The basic concept of security.txt is a text file that vendors can use to instruct security researchers on how to contact them if a security vulnerability has been discovered. You could compare it to a site map — the individual directives in the security.txt file help the security researcher find everything they need in order to report a security issue. This includes where the vendor’s security policy, acknowledgements page, and PGP key are located.
My next goal with security.txt is to present the concept at the next IETF meeting in London.
What’s the goal of your new project : Bug Bounty Guide ?
Bug Bounty Guide was a project I wanted to work on for a long time. I keep a to-do list of ideas and projects that I would like to create one day security.txt was on this list, by the way — and in Bug Bounty Guide’s case the project consisted of multiple bullet points on that list.
The actual goal of the project is to help educate bug bounty programs and bug bounty hunters on the various aspects and potential issues one might encounter in their bug bounty journey. I regularly receive emails and messages from companies and individuals asking for help getting started. Therefore, I decided that it was finally time to put the whole project together and hopefully help as many people as possible in the process.
Are you concerned by legal aspects of vulnerability disclosure ?
The legal aspects of vulnerability disclosure have only very recently
become a focus point of mine. I stumbled across Amit Elazari and the EFF’s work on the legal side of coordinated disclosure. It became apparent to me how little I know about the various legal issues a hacker has to keep in mind while conducting research and how extremely important the legal aspects are.
Is Coordinated Vulnerability Disclosure enough to build a better and safer Internet ?
Coordinated vulnerability disclosure is only one form of disclosure and I cannot see how on its own it can build a safer Internet. In my opinion, it is down to the security researcher to decide what they personally believe is the best way of disclosing the issue that they have discovered. security.txt is one way for a vendor to describe how they will handle reports on their side and help the security researcher make an informed decision.
Some particularly good examples to demonstrate where coordinated disclosure has led to confusion and misinformed users, are the recent Meltdown and Spectre flaws. Robert O’Callahan wrote a wonderful piece highlighting the various points of failure in the disclosure process. On a side note, I would highly recommend anybody considering defining a coordinated disclosure process read “The CERT Guide to Coordinated Vulnerability Disclosure” . The authors of that comprehensive document are contributors to the security.txt project and really understand the numerous factors required for successful coordinated disclosure.
In the light of MeltDown and Spectre Flaws, to you what is at stake in terms of Hardware ?
I cannot comment on the actual flaws, but one of the next steps with security.txt is to allow hardware vendors to supply security researchers with instructions on how to report security vulnerabilities.

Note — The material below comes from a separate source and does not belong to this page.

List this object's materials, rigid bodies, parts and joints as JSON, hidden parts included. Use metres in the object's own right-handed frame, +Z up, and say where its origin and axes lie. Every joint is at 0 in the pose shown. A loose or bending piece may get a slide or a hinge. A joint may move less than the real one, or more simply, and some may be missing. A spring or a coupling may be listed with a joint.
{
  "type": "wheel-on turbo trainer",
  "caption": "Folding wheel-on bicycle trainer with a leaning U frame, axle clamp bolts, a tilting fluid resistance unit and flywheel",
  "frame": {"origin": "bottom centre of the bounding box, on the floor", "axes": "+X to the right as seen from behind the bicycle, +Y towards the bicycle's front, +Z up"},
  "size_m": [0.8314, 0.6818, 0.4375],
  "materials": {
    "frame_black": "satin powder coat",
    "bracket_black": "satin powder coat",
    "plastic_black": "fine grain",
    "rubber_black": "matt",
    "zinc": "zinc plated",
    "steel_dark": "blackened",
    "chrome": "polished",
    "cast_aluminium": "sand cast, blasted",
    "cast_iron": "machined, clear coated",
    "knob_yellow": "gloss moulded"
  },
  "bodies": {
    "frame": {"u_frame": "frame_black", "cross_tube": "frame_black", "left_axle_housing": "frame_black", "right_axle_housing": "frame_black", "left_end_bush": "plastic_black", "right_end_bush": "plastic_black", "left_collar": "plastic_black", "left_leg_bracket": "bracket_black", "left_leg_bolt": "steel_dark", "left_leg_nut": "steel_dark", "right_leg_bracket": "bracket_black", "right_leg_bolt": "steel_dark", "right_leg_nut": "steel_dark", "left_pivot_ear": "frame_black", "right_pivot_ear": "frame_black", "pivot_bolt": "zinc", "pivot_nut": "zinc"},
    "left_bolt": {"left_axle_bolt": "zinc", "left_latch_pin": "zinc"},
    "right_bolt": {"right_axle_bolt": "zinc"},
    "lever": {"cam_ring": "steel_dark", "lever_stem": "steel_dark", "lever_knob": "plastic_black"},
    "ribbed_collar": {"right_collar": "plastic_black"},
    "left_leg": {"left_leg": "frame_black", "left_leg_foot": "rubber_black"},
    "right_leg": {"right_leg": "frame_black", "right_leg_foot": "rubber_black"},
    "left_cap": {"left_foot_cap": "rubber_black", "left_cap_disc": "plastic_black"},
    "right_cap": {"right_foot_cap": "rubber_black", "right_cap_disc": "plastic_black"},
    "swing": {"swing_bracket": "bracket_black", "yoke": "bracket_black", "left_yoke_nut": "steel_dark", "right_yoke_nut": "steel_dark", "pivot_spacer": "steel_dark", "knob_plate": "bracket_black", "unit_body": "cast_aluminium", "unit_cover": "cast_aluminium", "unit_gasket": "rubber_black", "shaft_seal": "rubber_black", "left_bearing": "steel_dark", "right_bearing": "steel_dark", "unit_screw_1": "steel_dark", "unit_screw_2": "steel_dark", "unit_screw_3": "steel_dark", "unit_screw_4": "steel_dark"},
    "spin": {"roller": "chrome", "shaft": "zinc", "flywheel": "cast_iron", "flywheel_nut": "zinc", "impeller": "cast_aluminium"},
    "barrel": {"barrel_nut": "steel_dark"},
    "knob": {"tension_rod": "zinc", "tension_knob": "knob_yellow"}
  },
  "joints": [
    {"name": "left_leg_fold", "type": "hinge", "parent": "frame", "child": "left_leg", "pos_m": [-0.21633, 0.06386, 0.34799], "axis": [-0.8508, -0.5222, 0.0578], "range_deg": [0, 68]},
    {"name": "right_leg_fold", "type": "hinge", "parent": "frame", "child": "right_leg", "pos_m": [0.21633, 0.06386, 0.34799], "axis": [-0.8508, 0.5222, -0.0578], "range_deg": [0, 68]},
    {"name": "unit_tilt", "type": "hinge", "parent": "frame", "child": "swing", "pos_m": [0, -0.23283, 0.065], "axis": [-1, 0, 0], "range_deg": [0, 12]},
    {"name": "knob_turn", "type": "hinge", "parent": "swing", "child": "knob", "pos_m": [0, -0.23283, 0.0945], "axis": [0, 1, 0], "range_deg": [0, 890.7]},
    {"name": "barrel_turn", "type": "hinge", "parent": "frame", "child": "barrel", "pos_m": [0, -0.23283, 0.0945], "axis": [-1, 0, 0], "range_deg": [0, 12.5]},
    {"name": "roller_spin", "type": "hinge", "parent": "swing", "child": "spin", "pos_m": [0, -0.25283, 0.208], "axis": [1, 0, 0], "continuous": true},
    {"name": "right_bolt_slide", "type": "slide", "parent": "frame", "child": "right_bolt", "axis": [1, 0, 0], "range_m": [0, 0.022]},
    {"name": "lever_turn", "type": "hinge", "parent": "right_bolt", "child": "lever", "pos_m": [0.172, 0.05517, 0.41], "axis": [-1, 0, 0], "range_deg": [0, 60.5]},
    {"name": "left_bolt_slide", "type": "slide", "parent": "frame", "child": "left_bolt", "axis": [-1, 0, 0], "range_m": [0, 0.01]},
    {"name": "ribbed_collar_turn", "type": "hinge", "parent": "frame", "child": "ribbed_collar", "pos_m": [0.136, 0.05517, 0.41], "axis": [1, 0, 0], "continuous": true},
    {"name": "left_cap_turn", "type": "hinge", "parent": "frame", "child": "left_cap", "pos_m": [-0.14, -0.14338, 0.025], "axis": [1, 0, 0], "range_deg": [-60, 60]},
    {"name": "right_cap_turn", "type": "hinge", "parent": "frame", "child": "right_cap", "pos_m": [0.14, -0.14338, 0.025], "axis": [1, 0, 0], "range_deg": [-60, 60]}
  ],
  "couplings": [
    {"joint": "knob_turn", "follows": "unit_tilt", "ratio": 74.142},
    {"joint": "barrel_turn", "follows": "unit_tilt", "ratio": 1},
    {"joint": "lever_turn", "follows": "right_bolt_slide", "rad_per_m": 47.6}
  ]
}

It is not clear yet how I will achieve this exactly, but the idea is there and I have individuals from the hardware security field helping me.
Do you think Artificial Intelligence one day will replace human
bug hunters ?
I am almost certain that we will see more and more automation and maybe even artificial intelligence in the bug bounty industry. I know for a fact that many of the top hunters have their own set-ups that automate a significant portion of the process. It is important to note that while the tools do cover a lot of the mundane tasks, a human is always required to verify the actual issue and demonstrate exploitability. Interestingly, automation is an important concept that I am trying to introduce to security.txt. If I make security.txt machine-parsable then the file could be used to automate part of the disclosure and hunting process. Tools such as Burp Suite could use the security.txt file to quickly configure the tool for the target.